Quitting Smoking Increases Risk of Death Among Elderly Smokers

Quitting smoking increases risk of death among elderly smokers.

Smoking is dangerous to health in all people; however, a recent study reports that quitting smoking late in life is even more dangerous, being correlated with increased risk of death especially among the oldest old people who have smoked for quite a long time.

Photo: Quitting Smoking | InStyleHealth



If you ask yourself why you should give up smoking just take a look at the risks and costs of continuing to smoke. You should know that 22% of all male deaths are due to smoking and 11% of all female deaths have the same cause. Narrowed and hardened arteries, cold hands and feet, weakened bones, peripheral vascular disease, cold skin, osteoporosis and decreased fitness are just a few smoking effects, but the risk of developing smoking related illnesses can be minimized by giving up smoking.

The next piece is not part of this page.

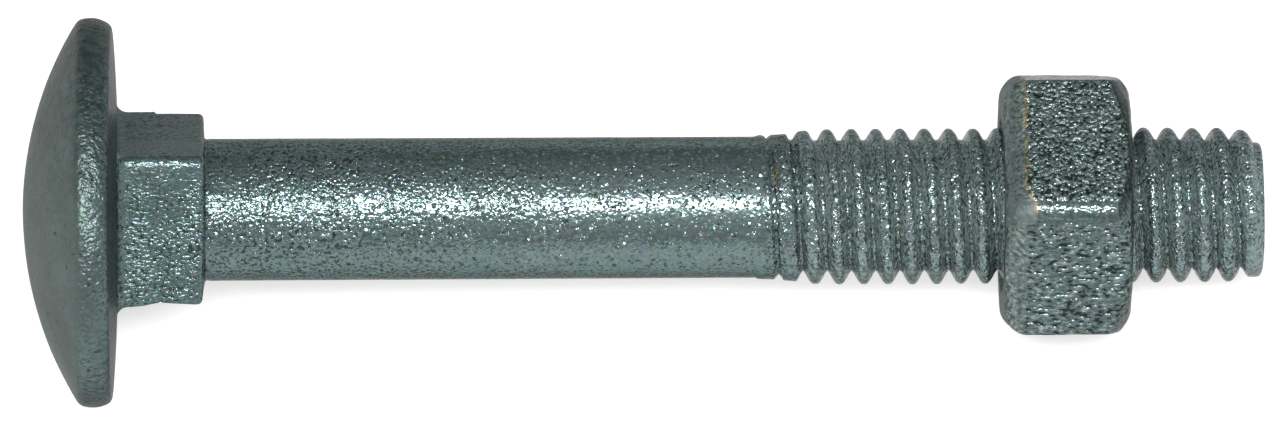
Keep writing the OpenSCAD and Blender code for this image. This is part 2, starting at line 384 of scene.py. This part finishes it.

The study conducted included a group of 28,643 community-dwelling elderlies aged greater 80 years old from the Chinese Longitudinal Healthy Longevity Survey. Cox proportional hazards models aided examination of the association between quitting smoking and risk of death.


The Cox models with penalized splines established the associations, with an increased risk of death after quitting smoking. The highest risk of death was observed within 2-4 years after quitting smoking, with the risk gradually decreasing with duration of quitting.


The results proved consistent in subgroup and sensitivity analyses, which were conducted to minimize the impact of reverse causation.